Higher-order Annotation

Higher-order Annotation groups a very diverse set of annotation types that are considered annotations on annotations

FoLiA defines the following types of higher-order annotation:

  • Higher-order Annotation – Higher-order Annotation groups a very diverse set of annotation types that are considered annotations on annotations

    • Correction Annotation<correction> – Corrections are one of the most complex annotation types in FoLiA. Corrections can be applied not just over text, but over any type of structure annotation, inline annotation or span annotation.
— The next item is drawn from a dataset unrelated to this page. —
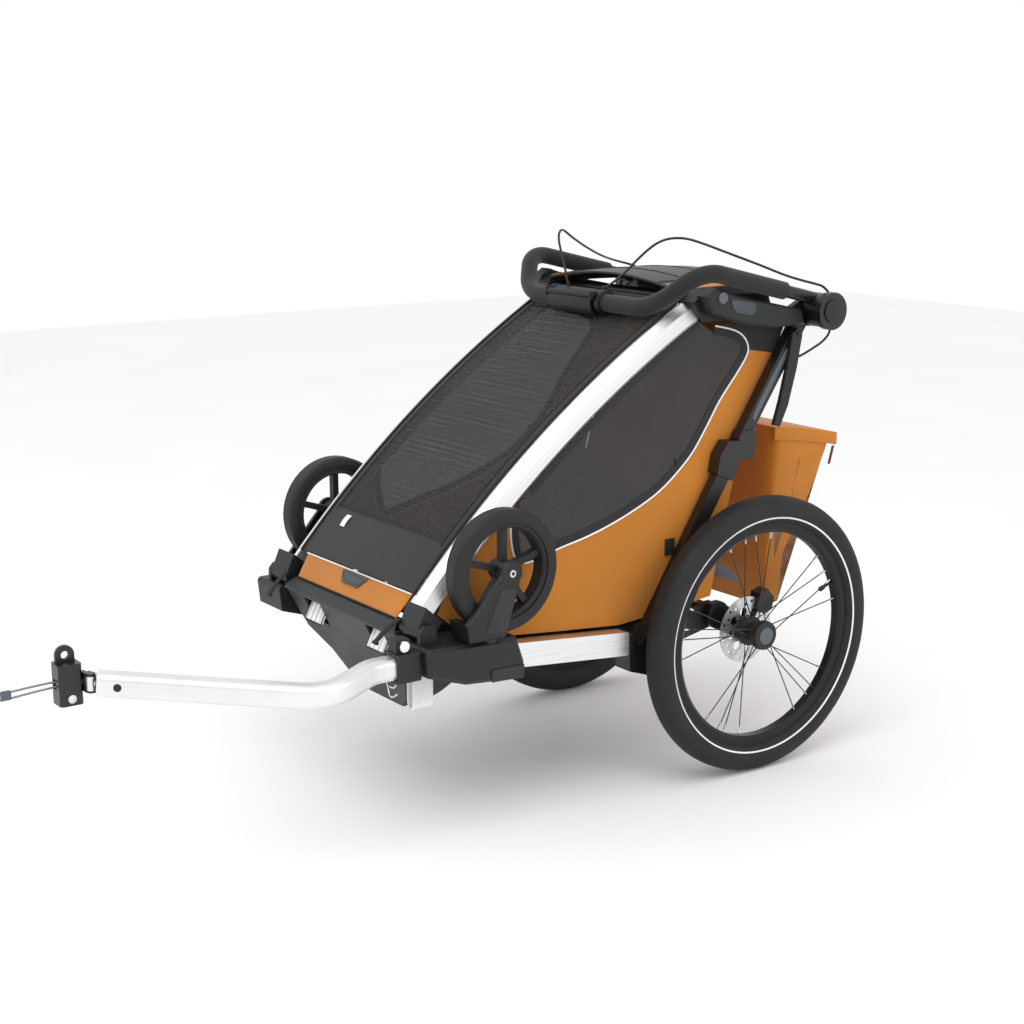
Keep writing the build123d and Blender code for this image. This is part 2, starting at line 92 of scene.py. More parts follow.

Corrections explicitly preserve the original, and recursively so if corrections are done over other corrections.
    • Gap Annotation<gap> – Sometimes there are parts of a document you want to skip and not annotate at all, but include as is. This is where gap annotation comes in, the user-defined set may indicate the kind of gap. Common omissions in books are for example front-matter and back-matter, i.e. the cover.
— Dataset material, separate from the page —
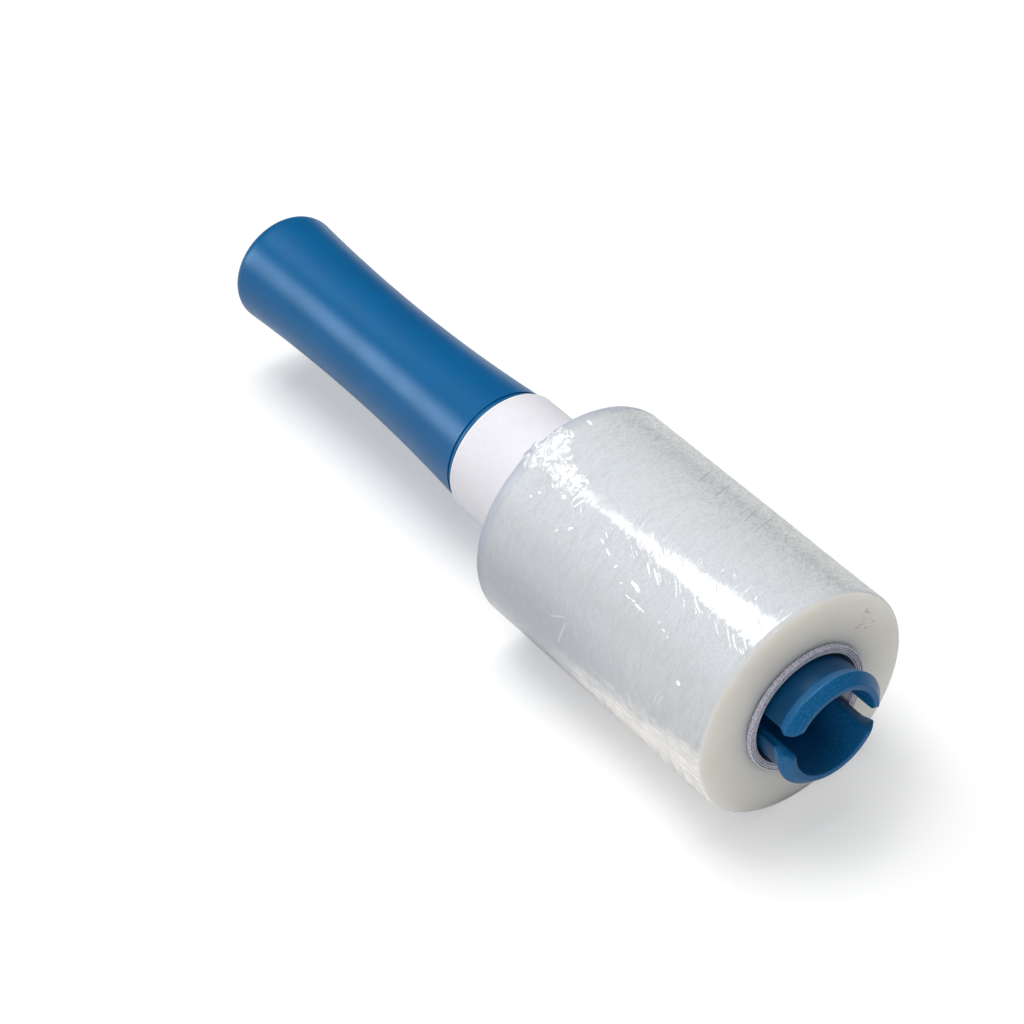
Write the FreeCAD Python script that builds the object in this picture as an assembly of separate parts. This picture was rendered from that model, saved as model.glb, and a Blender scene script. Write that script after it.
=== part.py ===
"""Small stretch wrap roll on a reusable snap-in handle, lying on its film.

The roll's axis runs along X. The split snap tip of the handle points to +X and the grip to -X.
The origin is on the surface that the film lies on, under the middle of the whole length.
The handle is one hollow moulding, which carries the cardboard core with the film wound on it.
All sizes are in millimetres.
"""
import FreeCAD
import Part

import math
import os

# Film, wound on the core
FILM_WIDTH = 100.0
FILM_RADIUS = 36.3
FILM_FRONT_ROUND = 1.1
FILM_BACK_ROUND = 2.2
FILM_FACE_CROWN = 1.3
FLAT_SPOT_DEPTH = 0.3

# How far a cutter reaches past the faces that it cuts
OVERCUT = 1.0

# Cardboard core, longer than the film on both sides
CORE_BORE_RADIUS = 17.9
CORE_WALL = 2.6
CORE_FRONT_STAND = 2.5
CORE_COLLAR_LENGTH = 33.0
CORE_EDGE_ROUND = 0.4

# Handle: the spindle that the core turns on
SPINDLE_CLEARANCE = 0.9
SPINDLE_WALL = 3.2
SHOULDER_GAP = 0.3

# Handle: the split tip with its snap lips
LIP_PLAY = 6.0
LIP_RAMP_LENGTH = 3.0
LIP_HEIGHT = 1.4
LIP_RIDGE_ROUND = 0.6
NOSE_LENGTH = 2.7
NOSE_FALL = 2.8
RIM_ROUND = 0.5
SLOT_WIDTH = 6.4
SLOT_DEPTH = 36.0
SLOT_TILT = -13.2
FINGER_CORNER_ROUND = 1.9

# Handle: the waisted grip
GRIP_LENGTH = 118.0
GRIP_SHOULDER_RADIUS = 19.7
GRIP_WAIST_RADIUS = 16.85
GRIP_WAIST_STATION = 64.0
GRIP_END_RADIUS = 18.85
GRIP_END_ROUND = 4.0
GRIP_END_WALL = 4.0
BEAD_WIDTH = 1.4
BEAD_ROUND = 0.35
GROOVE_WIDTH = 0.6
GROOVE_DEPTH = 0.4

# What follows from the sizes above
CORE_RADIUS = CORE_BORE_RADIUS + CORE_WALL
SPINDLE_RADIUS = CORE_BORE_RADIUS - SPINDLE_CLEARANCE
BORE_RADIUS = SPINDLE_RADIUS - SPINDLE_WALL
TIP_REACH = CORE_FRONT_STAND + LIP_PLAY + LIP_RAMP_LENGTH + NOSE_LENGTH
OVERALL_LENGTH = GRIP_LENGTH + SHOULDER_GAP + CORE_COLLAR_LENGTH + FILM_WIDTH + TIP_REACH

# Places along X, from the snap tip back to the end of the grip
TIP_X = OVERALL_LENGTH / 2
FILM_FRONT_X = TIP_X - TIP_REACH
CORE_FRONT_X = FILM_FRONT_X + CORE_FRONT_STAND
LIP_FOOT_X = CORE_FRONT_X + LIP_PLAY
LIP_RIDGE_X = LIP_FOOT_X + LIP_RAMP_LENGTH
FILM_BACK_X = FILM_FRONT_X - FILM_WIDTH
CORE_BACK_X = FILM_BACK_X - CORE_COLLAR_LENGTH
SHOULDER_X = CORE_BACK_X - SHOULDER_GAP
WAIST_X = SHOULDER_X - GRIP_WAIST_STATION
GRIP_END_X = SHOULDER_X - GRIP_LENGTH

# The film's flat spot lies on the surface, so the axis is a little lower than the film's radius
AXIS_Z = FILM_RADIUS - FLAT_SPOT_DEPTH


def point(x, radius):
    """Give a point of a turned profile, drawn above the roll's axis."""
    return FreeCAD.Vector(x, 0, AXIS_Z + radius)


def chain(corners):
    """Join corners (x, radius, round) with lines, each inner corner rounded by a tangent arc."""
    edges = []
    start = point(*corners[0][:2])
    for here, after in zip(corners[1:-1], corners[2:]):
        corner = point(*here[:2])
        into = (corner - start).normalize()
        out_of = (point(*after[:2]) - corner).normalize()
        if here[2] == 0:
            leave = corner
            edges.append(Part.makeLine(start, corner))
        else:
            turn = into.getAngle(out_of)
            setback = here[2] * math.tan(turn / 2)
            enter = corner - into * setback
            leave = corner + out_of * setback
            inward = (out_of - into).normalize()
            middle = corner + inward * (here[2] / math.cos(turn / 2) - here[2])
            edges.append(Part.makeLine(start, enter))
            edges.append(Part.Arc(enter, middle, leave).toShape())
        start = leave
    edges.append(Part.makeLine(start, point(*corners[-1][:2])))
    return edges


def side_radius(run, rise):
    """Give the radius of the arc that leaves the waist level and gains rise over run."""
    return (run**2 + rise**2) / (2 * rise)


def between(start, end, centre):
    """Give the point half way along the arc about centre from start to end."""
    middle = (start - centre) + (end - centre)
    return centre + middle.normalize() * (start - centre).Length


def turned(edges):
    """Turn a closed profile about the roll's axis into a solid."""
    profile = Part.Face(Part.Wire(edges))
    return profile.revolve(FreeCAD.Vector(0, 0, AXIS_Z), FreeCAD.Vector(1, 0, 0), 360)


def grip_outline():
    """Draw the grip from the axis, round its closed end and over the waist to the groove."""
    back_radius = side_radius(WAIST_X - GRIP_END_X, GRIP_END_RADIUS - GRIP_WAIST_RADIUS)
    back_centre = point(WAIST_X, GRIP_WAIST_RADIUS + back_radius)
    round_run = WAIST_X - GRIP_END_X - GRIP_END_ROUND
    round_drop = math.sqrt((back_radius + GRIP_END_ROUND)**2 - round_run**2)
    round_centre = back_centre + FreeCAD.Vector(-round_run, 0, -round_drop)
    to_side = (back_centre - round_centre).normalize()
    to_end = FreeCAD.Vector(-1, 0, 0)
    half_way = (to_side + to_end).normalize()
    end_edge = round_centre + to_end * GRIP_END_ROUND
    side_start = round_centre + to_side * GRIP_END_ROUND
    waist = point(WAIST_X, GRIP_WAIST_RADIUS)
    shoulder_x = SHOULDER_X - BEAD_WIDTH - GROOVE_WIDTH
    front_radius = side_radius(shoulder_x - WAIST_X, GRIP_SHOULDER_RADIUS - GRIP_WAIST_RADIUS)
    front_centre = point(WAIST_X, GRIP_WAIST_RADIUS + front_radius)
    shoulder = point(shoulder_x, GRIP_SHOULDER_RADIUS)
    return [
        Part.makeLine(point(GRIP_END_X, 0), end_edge),
        Part.Arc(end_edge, round_centre + half_way * GRIP_END_ROUND, side_start).toShape(),
        Part.Arc(side_start, between(side_start, waist, back_centre), waist).toShape(),
        Part.Arc(waist, between(waist, shoulder, front_centre), shoulder).toShape(),
    ]


def shoulder_and_spindle():
    """Draw the groove and bead of the shoulder, the spindle and the tip with its snap lip."""
    groove_x = SHOULDER_X - BEAD_WIDTH - GROOVE_WIDTH
    groove_radius = GRIP_SHOULDER_RADIUS - GROOVE_DEPTH
    ridge_radius = SPINDLE_RADIUS + LIP_HEIGHT
    return chain([
        (groove_x, GRIP_SHOULDER_RADIUS, 0),
        (groove_x, groove_radius, 0),
        (groove_x + GROOVE_WIDTH, groove_radius, 0),
        (groove_x + GROOVE_WIDTH, GRIP_SHOULDER_RADIUS, BEAD_ROUND),
        (SHOULDER_X, GRIP_SHOULDER_RADIUS, BEAD_ROUND),
        (SHOULDER_X, SPINDLE_RADIUS, 0),
        (LIP_FOOT_X, SPINDLE_RADIUS, 0),
        (LIP_RIDGE_X, ridge_radius, LIP_RIDGE_ROUND),
        (TIP_X, ridge_radius - NOSE_FALL, RIM_ROUND),
        (TIP_X, BORE_RADIUS, RIM_ROUND),
        (LIP_RIDGE_X, BORE_RADIUS, 0),
    ])


def bore():
    """Draw the smooth bore, from behind the tip to its closed end in the grip."""
    bottom_x = GRIP_END_X + GRIP_END_WALL
    return [
        Part.makeLine(point(LIP_RIDGE_X, BORE_RADIUS), point(bottom_x, BORE_RADIUS)),
        Part.makeLine(point(bottom_x, BORE_RADIUS), point(bottom_x, 0)),
        Part.makeLine(point(bottom_x, 0), point(GRIP_END_X, 0)),
    ]


def slot_tool():
    """Make the cutter of both slots: a round root, parallel sides and a flared mouth."""
    half = SLOT_WIDTH / 2
    reach = SPINDLE_RADIUS + LIP_HEIGHT + OVERCUT
    outside_x = TIP_X + OVERCUT
    root_x = TIP_X - SLOT_DEPTH
    flare_x = TIP_X - FINGER_CORNER_ROUND
    mouth = half + FINGER_CORNER_ROUND
    bend = FINGER_CORNER_ROUND * (1 - math.sqrt(0.5))

    def at(x, across):
        return FreeCAD.Vector(x, -reach, AXIS_Z + across)

    outline = Part.Wire([
        Part.Arc(at(root_x + half, -half), at(root_x, 0), at(root_x + half, half)).toShape(),
        Part.makeLine(at(root_x + half, half), at(flare_x, half)),
        Part.Arc(at(flare_x, half), at(TIP_X - bend, half + bend), at(TIP_X, mouth)).toShape(),
        Part.makeLine(at(TIP_X, mouth), at(outside_x, mouth)),
        Part.makeLine(at(outside_x, mouth), at(outside_x, -mouth)),
        Part.makeLine(at(outside_x, -mouth), at(TIP_X, -mouth)),
        Part.Arc(at(TIP_X, -mouth), at(TIP_X - bend, -half - bend), at(flare_x, -half)).toShape(),
        Part.makeLine(at(flare_x, -half), at(root_x + half, -half)),
    ])
    tool = Part.Face(outline).extrude(FreeCAD.Vector(0, 2 * reach, 0))
    tool.rotate(FreeCAD.Vector(0, 0, AXIS_Z), FreeCAD.Vector(1, 0, 0), SLOT_TILT)
    return tool


def make_handle():
    """Make the one-piece handle: grip, shoulder, spindle and split snap tip."""
    body = turned(grip_outline() + shoulder_and_spindle() + bore())
    return body.cut(slot_tool())


def make_core():
    """Make the cardboard tube with its softly rounded ends."""
    return turned(chain([
        (FILM_BACK_X, CORE_BORE_RADIUS, 0),
        (CORE_BACK_X, CORE_BORE_RADIUS, CORE_EDGE_ROUND),
        (CORE_BACK_X, CORE_RADIUS, CORE_EDGE_ROUND),
        (CORE_FRONT_X, CORE_RADIUS, CORE_EDGE_ROUND),
        (CORE_FRONT_X, CORE_BORE_RADIUS, CORE_EDGE_ROUND),
        (FILM_BACK_X, CORE_BORE_RADIUS, 0),
    ]))


def make_film_roll():
    """Make the wound film: crowned front face, rounded edges and a flat spot underneath."""
    crown_x = FILM_FRONT_X + FILM_FACE_CROWN
    roll = turned(chain([
        (FILM_BACK_X, CORE_RADIUS, 0),
        (FILM_BACK_X, FILM_RADIUS, FILM_BACK_ROUND),
        (FILM_FRONT_X, FILM_RADIUS, FILM_FRONT_ROUND),
        (crown_x, CORE_RADIUS, 0),
        (FILM_BACK_X, CORE_RADIUS, 0),
    ]))
    below = Part.makeBox(
        FILM_WIDTH + 2 * OVERCUT, 2 * FILM_RADIUS, FILM_RADIUS,
        FreeCAD.Vector(FILM_BACK_X - OVERCUT, -FILM_RADIUS, -FILM_RADIUS),
    )
    return roll.cut(below)


def main():
    """Build the three pieces and write one STEP file for each."""
    os.makedirs("parts", exist_ok=True)
    pieces = {
        "handle": make_handle(),
        "core": make_core(),
        "film_roll": make_film_roll(),
    }
    for name, piece in pieces.items():
        solid = piece.Solids[0]
        solid.exportStep("parts/" + name + ".step")
        print(name, "valid", solid.isValid(), "volume cm3", round(solid.Volume / 1000, 2))


main()
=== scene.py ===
"""Looks of a narrow stretch wrap roll on a blue snap-in handle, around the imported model.

The roll's axis runs along X, the split snap tip points to +X, and the film lies on the floor at
z = 0. All sizes are in metres and all angles about the roll's axis are in degrees from +Y, so
that 90 is straight up and 180 is towards -Y.
"""
import logging
import math
from dataclasses import dataclass
from enum import Enum

import bpy
import numpy as np
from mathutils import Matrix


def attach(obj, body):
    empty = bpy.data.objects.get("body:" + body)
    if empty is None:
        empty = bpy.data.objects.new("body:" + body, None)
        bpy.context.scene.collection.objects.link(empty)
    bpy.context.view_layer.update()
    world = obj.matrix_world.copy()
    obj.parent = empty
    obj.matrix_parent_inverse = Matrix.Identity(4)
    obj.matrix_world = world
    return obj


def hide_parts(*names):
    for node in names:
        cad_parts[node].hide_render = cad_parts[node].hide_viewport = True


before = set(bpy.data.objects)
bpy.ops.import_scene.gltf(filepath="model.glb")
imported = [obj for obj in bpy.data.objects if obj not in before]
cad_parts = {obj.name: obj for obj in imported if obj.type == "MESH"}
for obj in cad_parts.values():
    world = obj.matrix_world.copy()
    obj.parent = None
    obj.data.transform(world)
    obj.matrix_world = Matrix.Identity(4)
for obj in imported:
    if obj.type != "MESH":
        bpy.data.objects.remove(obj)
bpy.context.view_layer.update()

MM = 0.001
log = logging.getLogger("wrap_roll")

Profile = list[tuple[float, float]]
Colour = tuple[float, float, float]


def tint(red: int, green: int, blue: int) -> Colour:
    """Turn a colour as seen on a screen, 0 to 255, into the shader's linear numbers.

    Args:
        red: Red as seen.
        green: Green as seen.
        blue: Blue as seen.

    Returns:
        The linear colour.
    """
    def linear(level: int) -> float:
        """Undo the screen's curve for one channel."""
        part = level / 255
        return part / 12.92 if part <= 0.04045 else ((part + 0.055) / 1.055) ** 2.4

    return linear(red), linear(green), linear(blue)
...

    • Relation Annotation<relation> – FoLiA provides a facility to relate arbitrary parts of your document with other parts of your document, or even with parts of other FoLiA documents or external resources, even in other formats. It thus allows linking resources together. Within this context, the xref element is used to refer to the linked FoLiA elements.
    • Span Relation Annotation<spanrelation> – Span relations are a stand-off extension of relation annotation that allows for more complex relations, such as word alignments that include many-to-one, one-to-many or many-to-many alignments. One of its uses is in the alignment of multiple translations of (parts) of a text.
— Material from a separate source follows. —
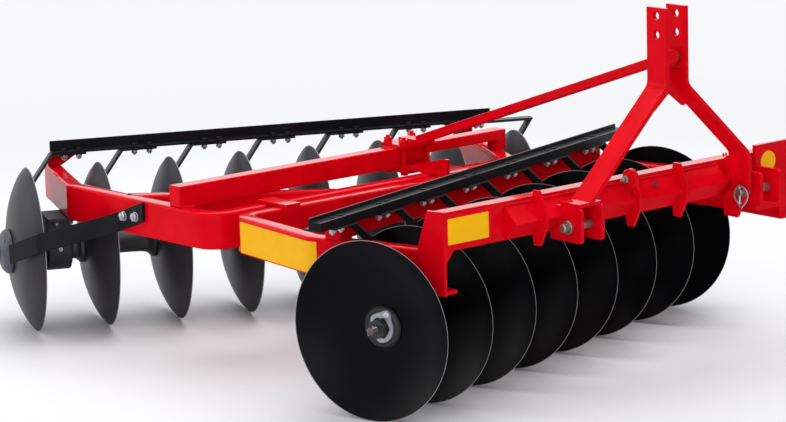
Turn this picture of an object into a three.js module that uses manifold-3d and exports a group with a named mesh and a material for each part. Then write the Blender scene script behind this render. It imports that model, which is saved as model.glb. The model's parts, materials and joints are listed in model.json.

    • Metric Annotation<metric> – Metric Annotation is a form of higher-order annotation that allows annotation of some kind of measurement. The type of measurement is defined by the class, which in turn is defined by the set as always. The metric element has a value attribute that stores the actual measurement, the value is often numeric but this needs not be the case.
    • String Annotation<str> – This is a form of higher-order annotation for selecting an arbitrary substring of a text, even untokenised, and allows further forms of higher-order annotation on the substring. It is also tied to a form of text markup annotation.
    • Alternative Annotation<alt> – This form of higher-order annotation encapsulates alternative annotations, i.e. annotations that are posed as an alternative option rather than the authoratitive chosen annotation
    • Comment Annotation<comment> – This is a form of higher-order annotation that allows you to associate comments with almost all other annotation elements
    • Description Annotation<desc> – This is a form of higher-order annotation that allows you to associate descriptions with almost all other annotation elements
    • External Annotation<external> – External annotation makes a reference to an external FoLiA document whose structure is inserted at the exact place the external element occurs.